> _Exercise directions_
The required output is a word-for-word copy of the lines from the line bearing "plate_screws();" through the line bearing "if empty is", inclusive, and no other lines.

- - - - - - -

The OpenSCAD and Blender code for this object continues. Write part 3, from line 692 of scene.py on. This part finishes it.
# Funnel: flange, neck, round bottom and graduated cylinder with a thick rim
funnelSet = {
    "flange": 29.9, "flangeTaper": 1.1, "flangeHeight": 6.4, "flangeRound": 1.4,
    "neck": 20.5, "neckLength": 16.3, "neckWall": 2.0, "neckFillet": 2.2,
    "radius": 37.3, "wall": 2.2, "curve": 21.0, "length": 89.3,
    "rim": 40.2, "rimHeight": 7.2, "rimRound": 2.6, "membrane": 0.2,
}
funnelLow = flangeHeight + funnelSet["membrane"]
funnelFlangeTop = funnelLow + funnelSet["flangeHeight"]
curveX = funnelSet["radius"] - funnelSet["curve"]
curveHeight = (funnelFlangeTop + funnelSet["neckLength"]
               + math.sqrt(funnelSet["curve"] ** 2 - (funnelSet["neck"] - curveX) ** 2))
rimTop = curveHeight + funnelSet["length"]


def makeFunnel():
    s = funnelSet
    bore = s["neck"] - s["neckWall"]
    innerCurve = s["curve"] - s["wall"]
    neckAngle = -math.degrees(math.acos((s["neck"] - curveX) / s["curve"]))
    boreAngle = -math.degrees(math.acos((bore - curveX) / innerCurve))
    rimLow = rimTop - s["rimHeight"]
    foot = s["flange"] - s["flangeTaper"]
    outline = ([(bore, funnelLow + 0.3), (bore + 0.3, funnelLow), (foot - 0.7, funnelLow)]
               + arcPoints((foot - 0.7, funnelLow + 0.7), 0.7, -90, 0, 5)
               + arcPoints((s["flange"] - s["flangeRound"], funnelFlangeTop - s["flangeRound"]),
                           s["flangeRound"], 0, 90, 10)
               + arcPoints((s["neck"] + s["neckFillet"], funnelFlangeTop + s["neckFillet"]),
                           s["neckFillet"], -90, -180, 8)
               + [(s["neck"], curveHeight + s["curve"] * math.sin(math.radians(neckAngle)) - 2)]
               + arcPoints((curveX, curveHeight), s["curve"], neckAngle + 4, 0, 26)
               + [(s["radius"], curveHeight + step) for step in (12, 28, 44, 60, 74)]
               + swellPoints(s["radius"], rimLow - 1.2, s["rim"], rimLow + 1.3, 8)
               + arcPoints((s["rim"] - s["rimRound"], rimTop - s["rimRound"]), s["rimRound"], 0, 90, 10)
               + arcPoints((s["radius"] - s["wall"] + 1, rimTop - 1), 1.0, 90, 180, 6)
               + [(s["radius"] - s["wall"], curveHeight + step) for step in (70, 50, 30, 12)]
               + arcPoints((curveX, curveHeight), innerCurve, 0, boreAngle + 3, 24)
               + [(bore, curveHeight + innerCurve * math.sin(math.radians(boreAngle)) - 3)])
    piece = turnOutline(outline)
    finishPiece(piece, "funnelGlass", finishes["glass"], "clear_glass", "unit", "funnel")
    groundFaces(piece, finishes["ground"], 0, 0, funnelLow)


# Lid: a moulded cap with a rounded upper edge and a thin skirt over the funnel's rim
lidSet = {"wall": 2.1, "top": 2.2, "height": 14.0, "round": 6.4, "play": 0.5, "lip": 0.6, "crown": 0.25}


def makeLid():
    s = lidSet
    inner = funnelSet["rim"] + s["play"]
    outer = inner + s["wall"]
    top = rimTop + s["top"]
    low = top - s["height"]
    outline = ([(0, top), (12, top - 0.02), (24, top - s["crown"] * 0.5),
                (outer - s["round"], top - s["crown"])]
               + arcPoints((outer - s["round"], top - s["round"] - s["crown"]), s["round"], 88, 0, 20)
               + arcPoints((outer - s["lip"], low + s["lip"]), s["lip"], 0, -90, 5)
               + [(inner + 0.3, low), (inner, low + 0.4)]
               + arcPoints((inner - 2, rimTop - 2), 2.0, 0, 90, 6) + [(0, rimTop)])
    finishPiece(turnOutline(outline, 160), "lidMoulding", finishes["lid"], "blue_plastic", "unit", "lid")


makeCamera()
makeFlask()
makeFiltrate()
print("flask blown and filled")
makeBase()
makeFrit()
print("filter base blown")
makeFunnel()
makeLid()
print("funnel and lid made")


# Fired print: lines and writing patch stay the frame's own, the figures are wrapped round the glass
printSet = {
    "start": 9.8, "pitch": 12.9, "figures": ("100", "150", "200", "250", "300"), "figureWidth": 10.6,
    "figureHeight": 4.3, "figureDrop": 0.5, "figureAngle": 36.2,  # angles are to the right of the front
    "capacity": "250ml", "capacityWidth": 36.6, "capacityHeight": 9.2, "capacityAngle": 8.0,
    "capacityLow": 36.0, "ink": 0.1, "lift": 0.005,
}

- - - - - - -

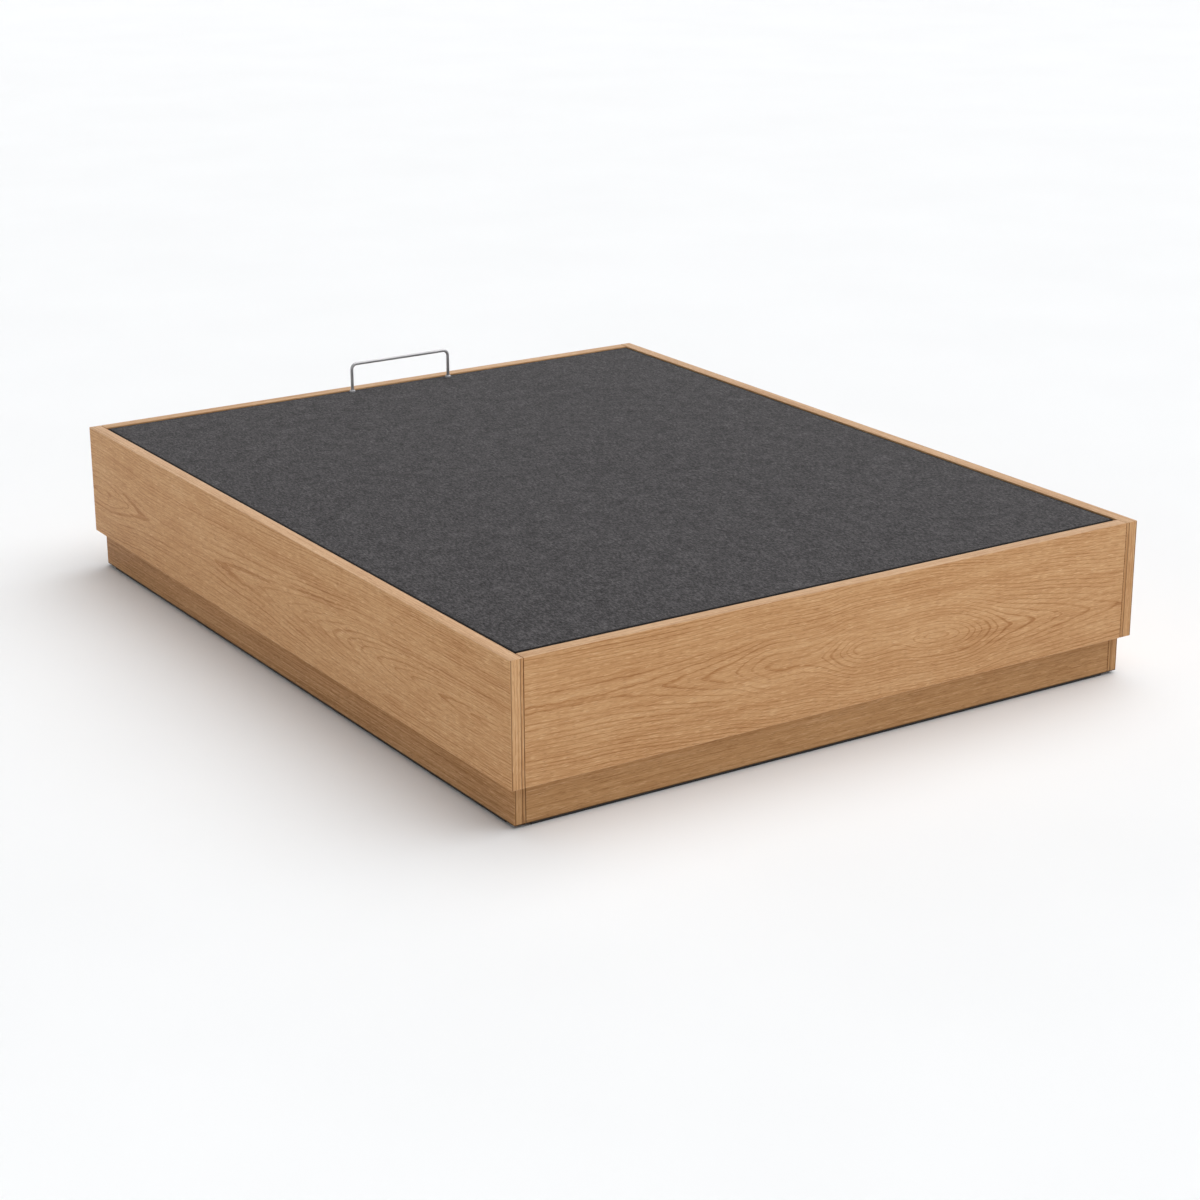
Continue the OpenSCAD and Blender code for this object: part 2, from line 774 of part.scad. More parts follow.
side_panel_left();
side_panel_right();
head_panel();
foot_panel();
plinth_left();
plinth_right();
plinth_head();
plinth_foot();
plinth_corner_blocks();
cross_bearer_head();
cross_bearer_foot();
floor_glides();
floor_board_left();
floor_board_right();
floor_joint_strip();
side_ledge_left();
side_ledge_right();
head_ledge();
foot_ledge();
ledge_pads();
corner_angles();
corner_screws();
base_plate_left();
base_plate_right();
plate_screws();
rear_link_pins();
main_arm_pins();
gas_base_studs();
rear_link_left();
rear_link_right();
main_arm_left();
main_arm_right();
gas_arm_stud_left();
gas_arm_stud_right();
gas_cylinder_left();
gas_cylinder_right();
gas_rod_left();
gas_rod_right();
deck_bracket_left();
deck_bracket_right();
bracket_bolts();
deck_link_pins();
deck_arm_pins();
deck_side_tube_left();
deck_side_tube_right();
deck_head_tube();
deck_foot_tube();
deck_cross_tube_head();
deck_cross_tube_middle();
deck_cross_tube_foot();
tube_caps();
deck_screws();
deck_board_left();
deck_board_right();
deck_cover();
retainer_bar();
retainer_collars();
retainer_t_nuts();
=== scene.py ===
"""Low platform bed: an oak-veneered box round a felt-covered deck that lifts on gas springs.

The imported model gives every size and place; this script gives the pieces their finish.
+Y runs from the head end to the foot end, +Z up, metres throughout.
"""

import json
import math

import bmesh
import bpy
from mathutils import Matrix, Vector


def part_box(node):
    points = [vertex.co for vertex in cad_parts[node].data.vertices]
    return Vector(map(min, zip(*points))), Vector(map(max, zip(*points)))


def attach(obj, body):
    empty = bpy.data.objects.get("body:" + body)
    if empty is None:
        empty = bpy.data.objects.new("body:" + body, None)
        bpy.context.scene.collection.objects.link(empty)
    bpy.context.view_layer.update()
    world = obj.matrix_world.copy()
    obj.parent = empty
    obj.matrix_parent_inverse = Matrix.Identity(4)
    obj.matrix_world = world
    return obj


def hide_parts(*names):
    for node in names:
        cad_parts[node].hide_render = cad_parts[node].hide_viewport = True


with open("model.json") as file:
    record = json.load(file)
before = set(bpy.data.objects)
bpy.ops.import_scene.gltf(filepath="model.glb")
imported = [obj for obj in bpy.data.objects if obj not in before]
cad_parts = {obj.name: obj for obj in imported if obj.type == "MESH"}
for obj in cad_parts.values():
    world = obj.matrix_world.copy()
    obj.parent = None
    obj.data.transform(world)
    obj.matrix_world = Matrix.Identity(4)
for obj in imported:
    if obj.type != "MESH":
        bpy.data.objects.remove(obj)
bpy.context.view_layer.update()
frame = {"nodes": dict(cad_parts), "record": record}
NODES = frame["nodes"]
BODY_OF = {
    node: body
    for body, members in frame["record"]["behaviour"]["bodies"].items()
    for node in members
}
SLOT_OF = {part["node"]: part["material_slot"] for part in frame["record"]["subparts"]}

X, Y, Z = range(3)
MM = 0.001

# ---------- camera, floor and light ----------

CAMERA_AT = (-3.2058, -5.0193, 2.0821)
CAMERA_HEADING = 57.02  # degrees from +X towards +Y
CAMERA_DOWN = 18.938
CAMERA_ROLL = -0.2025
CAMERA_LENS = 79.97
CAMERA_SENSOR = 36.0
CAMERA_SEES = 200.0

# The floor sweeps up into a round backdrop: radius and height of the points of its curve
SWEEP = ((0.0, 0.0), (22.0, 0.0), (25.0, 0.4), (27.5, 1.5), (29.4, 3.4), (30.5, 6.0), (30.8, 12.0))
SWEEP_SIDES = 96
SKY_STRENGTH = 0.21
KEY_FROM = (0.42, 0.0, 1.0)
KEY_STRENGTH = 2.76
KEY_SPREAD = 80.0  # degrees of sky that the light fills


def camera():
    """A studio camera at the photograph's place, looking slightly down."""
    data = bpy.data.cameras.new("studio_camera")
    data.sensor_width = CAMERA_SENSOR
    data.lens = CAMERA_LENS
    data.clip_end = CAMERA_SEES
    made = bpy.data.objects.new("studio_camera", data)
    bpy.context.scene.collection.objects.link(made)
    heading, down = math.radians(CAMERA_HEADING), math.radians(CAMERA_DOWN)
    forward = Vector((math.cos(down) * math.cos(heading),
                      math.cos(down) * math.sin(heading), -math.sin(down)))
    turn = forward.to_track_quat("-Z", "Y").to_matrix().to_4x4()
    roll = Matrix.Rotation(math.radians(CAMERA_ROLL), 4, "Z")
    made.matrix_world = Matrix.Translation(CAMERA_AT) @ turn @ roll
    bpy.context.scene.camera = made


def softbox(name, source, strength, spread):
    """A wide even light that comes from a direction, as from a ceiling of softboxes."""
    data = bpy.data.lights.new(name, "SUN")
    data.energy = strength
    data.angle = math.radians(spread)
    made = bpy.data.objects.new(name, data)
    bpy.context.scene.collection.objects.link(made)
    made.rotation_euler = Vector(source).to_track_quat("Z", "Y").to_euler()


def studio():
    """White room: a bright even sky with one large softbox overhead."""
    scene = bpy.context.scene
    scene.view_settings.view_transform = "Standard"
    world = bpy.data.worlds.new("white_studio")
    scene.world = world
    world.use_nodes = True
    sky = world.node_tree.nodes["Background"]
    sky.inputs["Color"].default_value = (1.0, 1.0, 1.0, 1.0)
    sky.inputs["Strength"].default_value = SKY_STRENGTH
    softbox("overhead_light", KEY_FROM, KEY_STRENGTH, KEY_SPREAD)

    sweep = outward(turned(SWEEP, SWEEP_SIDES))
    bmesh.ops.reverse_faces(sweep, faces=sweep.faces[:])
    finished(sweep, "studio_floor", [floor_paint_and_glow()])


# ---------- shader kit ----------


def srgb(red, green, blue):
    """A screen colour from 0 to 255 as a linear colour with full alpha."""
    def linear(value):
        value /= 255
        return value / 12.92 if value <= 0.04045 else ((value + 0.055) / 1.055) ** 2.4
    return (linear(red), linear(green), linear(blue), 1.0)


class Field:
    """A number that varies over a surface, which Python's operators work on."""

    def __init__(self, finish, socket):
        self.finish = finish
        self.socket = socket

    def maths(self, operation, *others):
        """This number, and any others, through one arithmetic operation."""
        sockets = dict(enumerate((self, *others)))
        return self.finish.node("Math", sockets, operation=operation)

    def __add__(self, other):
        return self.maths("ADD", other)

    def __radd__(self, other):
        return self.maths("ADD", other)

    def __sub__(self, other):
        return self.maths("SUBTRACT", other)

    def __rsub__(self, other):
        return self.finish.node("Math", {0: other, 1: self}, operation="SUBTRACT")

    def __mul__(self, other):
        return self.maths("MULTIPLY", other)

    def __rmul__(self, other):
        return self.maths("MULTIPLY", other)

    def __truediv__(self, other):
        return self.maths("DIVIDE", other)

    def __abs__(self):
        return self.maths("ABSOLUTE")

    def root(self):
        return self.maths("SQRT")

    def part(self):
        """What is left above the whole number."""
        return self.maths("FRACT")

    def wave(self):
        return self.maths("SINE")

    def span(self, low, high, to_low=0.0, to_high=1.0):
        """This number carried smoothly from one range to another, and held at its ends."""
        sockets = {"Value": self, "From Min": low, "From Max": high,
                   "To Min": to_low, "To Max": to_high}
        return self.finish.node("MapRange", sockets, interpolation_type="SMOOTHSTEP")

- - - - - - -

> _Reply_
plate_screws();
rear_link_pins();
main_arm_pins();
gas_base_studs();
rear_link_left();
rear_link_right();
main_arm_left();
main_arm_right();
gas_arm_stud_left();
gas_arm_stud_right();
gas_cylinder_left();
gas_cylinder_right();
gas_rod_left();
gas_rod_right();
deck_bracket_left();
deck_bracket_right();
bracket_bolts();
deck_link_pins();
deck_arm_pins();
deck_side_tube_left();
deck_side_tube_right();
deck_head_tube();
deck_foot_tube();
deck_cross_tube_head();
deck_cross_tube_middle();
deck_cross_tube_foot();
tube_caps();
deck_screws();
deck_board_left();
deck_board_right();
deck_cover();
retainer_bar();
retainer_collars();
retainer_t_nuts();
=== scene.py ===
"""Low platform bed: an oak-veneered box round a felt-covered deck that lifts on gas springs.

The imported model gives every size and place; this script gives the pieces their finish.
+Y runs from the head end to the foot end, +Z up, metres throughout.
"""

import json
import math

import bmesh
import bpy
from mathutils import Matrix, Vector


def part_box(node):
    points = [vertex.co for vertex in cad_parts[node].data.vertices]
    return Vector(map(min, zip(*points))), Vector(map(max, zip(*points)))


def attach(obj, body):
    empty = bpy.data.objects.get("body:" + body)
    if empty is None:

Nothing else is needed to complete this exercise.